Michael Liu, Flushing Town Hall
by Holly Bieler
May 13, 2015 | 8359 views | 0 0 comments | 238 238 recommendations | email to a friend | print
A mere few hours into his new position as Manager of Chinese Community Initiatives at Flushing Town Hall, which he assumed last Friday, Michael Liu says he already had a host of things on his plate.

“The first day of my position there were actually two performances in the morning and a social event in the evening,” he said. “The first day at the job I’ve seen so many things happening, things in motion, and that is very exciting.”

It’s a testament to Flushing’s increasingly vibrant cultural climate that Liu’s schedule, which includes the town hall’s upcoming gala on May 28, is already so packed.

A full schedule is nothing new for Liu however, who has extensive experience both in arts advocacy and his own artistic endeavors. A graduate of New York University’s Tisch School of the Arts, Liu trained and performed as a professional actor, singer and director, before moving to the managerial side of the arts.

In his native Taiwan, Liu garnered wide acclaim for his work in two plays; Proof 2010, in which he played his father, and as the lead role of scientist Nicola Tesla in Tesla. Before his new position at Flushing Town Hall, Liu served as theatre manager of the East Village’s Theatre80.
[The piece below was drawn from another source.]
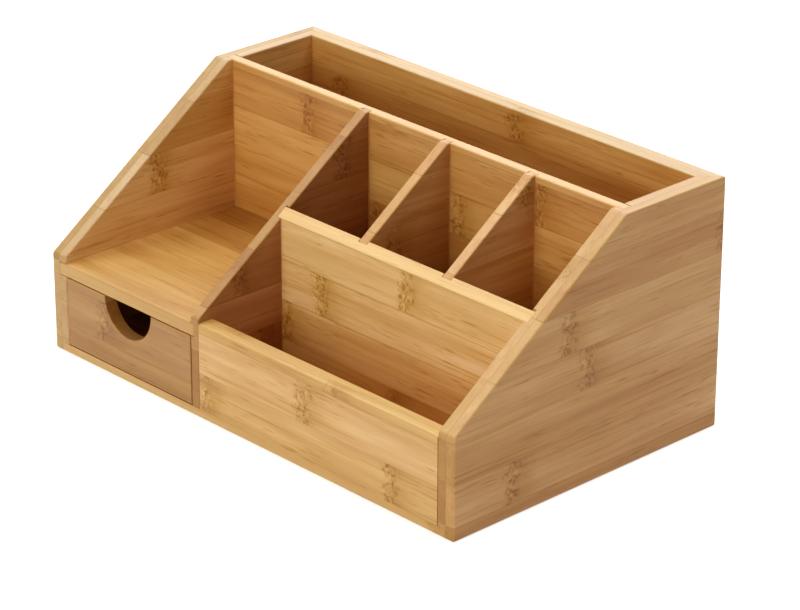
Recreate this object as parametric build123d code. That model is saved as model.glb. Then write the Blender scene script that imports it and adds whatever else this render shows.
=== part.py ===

“I think my experience in performing arts will definitely play an important role in getting more arts not just from the Chinese culture, but from a diverse [array] of cultures to bring everyone in this community together,” he said.

As he settles in, Liu says he has many ideas, including collaborating with the town hall’s Chinese Cultural Committee.

“I’m really looking forward to meeting with the committee as soon as possible,” he said. “They’re very engaged in performing arts in Queens, so I would love to get in touch with them and see how we can move forward.”

A resident of Manhattan, Liu says that two days into the job he already has a soft spot for Flushing.

“I’m from Taiwan, so meeting people who speak Mandarin feels like home,” he said.